Her iki bölgedeki yatırımcılar da karın büyümesinin çok güçlü bir olasılık olduğuna inanıyor. Şubat ayındakine göre yüzde 11 artışla Avrupalı yatırımcıların net yüzde 60ı önümüzdeki 12 ayda kar oranlarının iyileşeceğini düşünüyor. Karın düzelmesini bekleyen ABDdeki meslektaşlarının ise Şubat ayında net yüzde 52 olan oranının, net yüzde 72ye çıkması, konuya daha olumlu baktıklarını gösteriyor.
Avrupalı ve ABDli yatırımcılar nakit pozisyonlarını da önemli ölçüde azalttılar. Şubat ayında gösterge-üstü pozisyonu yüzde 26 olan Avrupalı yatırımcıların bu ay net yüzde 9u nakitte gösterge-üstü pozisyonda kalırken; Şubat ayında yüzde 19 olan ABDdeki yatırımcıların rakamları ise Mart ayında net yüzde 8e düştü.
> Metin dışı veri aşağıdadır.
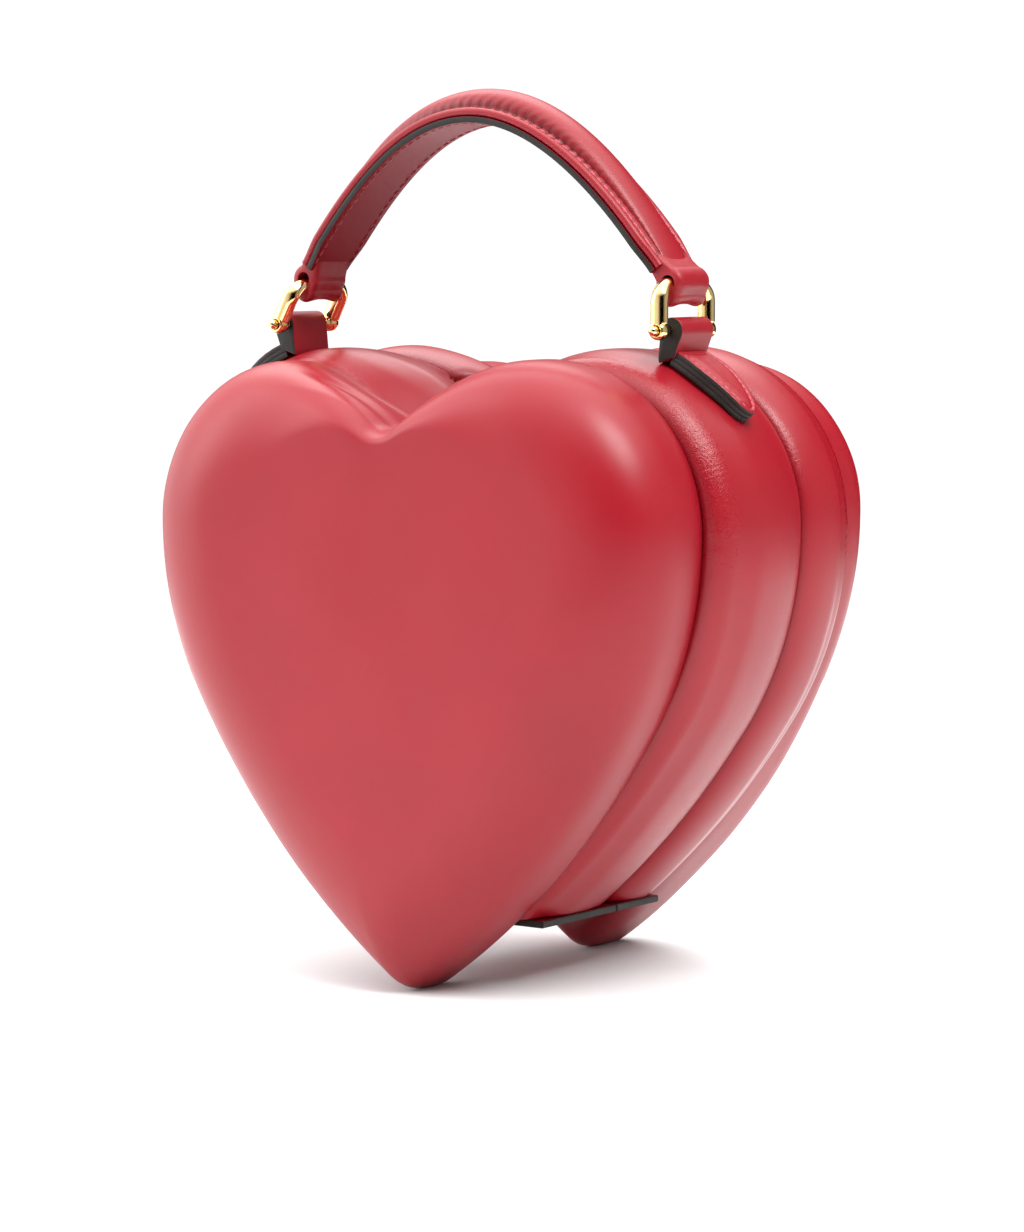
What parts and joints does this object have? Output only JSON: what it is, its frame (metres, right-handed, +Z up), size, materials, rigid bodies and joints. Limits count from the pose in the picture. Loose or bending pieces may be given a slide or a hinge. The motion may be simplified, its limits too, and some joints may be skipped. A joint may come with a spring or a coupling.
{
  "type": "top handle bag",
  "caption": "Heart-shaped top handle bag: two padded hearts joined by a zipped gusset of two rolls, with an arched leather handle on bowed metal rings.",
  "frame": {"origin": "under the middle of the bag, at the level of the heart tips that it stands on", "axes": "+Z up, +X to the bag's right as seen from its front, +Y from the front heart to the rear heart"},
  "size_m": [0.2168, 0.154, 0.2866],
  "materials": {
    "red_leather": "smooth semi-matte nappa",
    "dark_red_leather": "smooth, slightly glossy",
    "lining_cloth": "matte woven",
    "zip_cloth": "matte woven",
    "foam": "matte",
    "board_fibre": "matte",
    "gold_metal": "polished"
  },
  "bodies": {
    "body": {"front_pad_cover": "red_leather", "front_pad_foam": "foam", "front_pad_board": "board_fibre", "front_lining_panel": "lining_cloth", "body_gusset_cover": "red_leather", "body_gusset_foam": "foam", "body_gusset_lining": "lining_cloth", "body_zip_tape": "zip_cloth", "body_zip_teeth": "gold_metal", "body_base_strip": "red_leather", "left_tab": "red_leather", "right_tab": "red_leather"},
    "lid": {"rear_pad_cover": "red_leather", "rear_pad_foam": "foam", "rear_pad_board": "board_fibre", "rear_lining_panel": "lining_cloth", "lid_gusset_cover": "red_leather", "lid_gusset_foam": "foam", "lid_gusset_lining": "lining_cloth", "lid_zip_tape": "zip_cloth", "lid_zip_teeth": "gold_metal", "lid_base_strip": "red_leather"},
    "left_ring": {"left_ring_bow": "gold_metal", "left_ring_pin": "gold_metal"},
    "right_ring": {"right_ring_bow": "gold_metal", "right_ring_pin": "gold_metal"},
    "handle": {"handle_strap": "dark_red_leather", "handle_core": "foam", "handle_cover": "red_leather", "left_handle_loop": "red_leather", "right_handle_loop": "red_leather"},
    "left_slider": {"left_zip_slider": "gold_metal"},
    "left_pull": {"left_zip_pull": "gold_metal"},
    "right_slider": {"right_zip_slider": "gold_metal"},
    "right_pull": {"right_zip_pull": "gold_metal"}
  },
  "joints": [
    {"name": "lid_hinge", "type": "hinge", "parent": "body", "child": "lid", "pos_m": [0, 0.0088, 0.02], "axis": [-1, 0, 0], "range_deg": [0, 80]},
    {"name": "left_ring_swing", "type": "hinge", "parent": "body", "child": "left_ring", "pos_m": [-0.07476, -0.01455, 0.2104], "axis": [0, 1, 0], "range_deg": [-12, 12]},
    {"name": "handle_pivot", "type": "hinge", "parent": "left_ring", "child": "handle", "pos_m": [-0.06817, -0.01455, 0.22332], "axis": [0, 1, 0], "range_deg": [-13, 13]},
    {"name": "right_ring_swing", "type": "hinge", "parent": "body", "child": "right_ring", "pos_m": [0.07476, -0.01455, 0.2104], "axis": [0, 1, 0], "range_deg": [-12, 12]},
    {"name": "left_slider_travel", "type": "hinge", "parent": "body", "child": "left_slider", "pos_m": [-0.0524, 0, 0.1483], "axis": [0, -1, 0], "range_deg": [0, 130]},
    {"name": "left_pull_swing", "type": "hinge", "parent": "left_slider", "child": "left_pull", "pos_m": [-0.01272, 0.0088, 0.18403], "axis": [0, 1, 0], "range_deg": [0, 100]},
    {"name": "right_slider_travel", "type": "hinge", "parent": "body", "child": "right_slider", "pos_m": [0.0524, 0, 0.1483], "axis": [0, 1, 0], "range_deg": [0, 130]},
    {"name": "right_pull_swing", "type": "hinge", "parent": "right_slider", "child": "right_pull", "pos_m": [0.01272, 0.0088, 0.18403], "axis": [0, -1, 0], "range_deg": [0, 100]}
  ],
  "couplings": [
    {"joint": "handle_pivot", "follows": "left_ring_swing", "ratio": -1.0461},
    {"joint": "right_ring_swing", "follows": "left_ring_swing", "ratio": 1}
  ]
}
Araştırmaya katılan Avrupalılar, Ana Hammaddeler ve İnşaat dahil dönemsel sektörlerde göze aldıkları riskleri artırdılar; benzer şekilde bankalardaki gösterge-altı pozisyonları daralttılar. ABDdeki yatırımcılar ise Sanayi ve Materyaller gibi dönemsel sektörlere olan risklerini artırırken bankalardaki gösterge-altı pozisyonları daha da açtılar.
Enflasyon endişeleri ve faizlerdeki artış beklentileri rafa kalkmış durumda
Enflasyon beklentileri daha da zayıflarken yatırımcılar faiz artışlarına daha uzak bir ihtimal olarak bakıyor. Küresel araştırmaya katılanların arasında enflasyonun artmasını bekleyenlerin net yüzdesi Ocak ayındaki yüzde 61den Şubat ayında yüzde 46ya ve daha sonra yüzde 34e düştü.
Avrupalı yatırımcılar, Avrupa Merkez Bankasının (ECB) Ekim 2010dan önce faiz artırımına gideceği yolundaki beklentilerini hızla aşağı çekti. Araştırmaya katılan Avrupalıların arasında dördüncü çeyrekten önce faiz artırımı ihtimali olmadığını düşünenlerin oranı Şubat ayındaki yüzde 45ken, yüzde 85e yükseldi.
Küresel araştırmaya katılanlar para politikalarında değişikliği, makro ekonomik istikrar açısından daha zayıf bir tehdit olarak görüyor. Araştırmaya katılanlar arasında para politikalarını normalin üstünde risk olarak görenlerin oranı Şubat ayında yüzde 55ken bu ay azalarak yüzde 48 olarak gerçekleşti. Uzun vadeli faizlerin artacağını düşünen küresel yatırımcıların Şubat ayında net yüzde 65 olan oranı da, yüzde 58e düştü.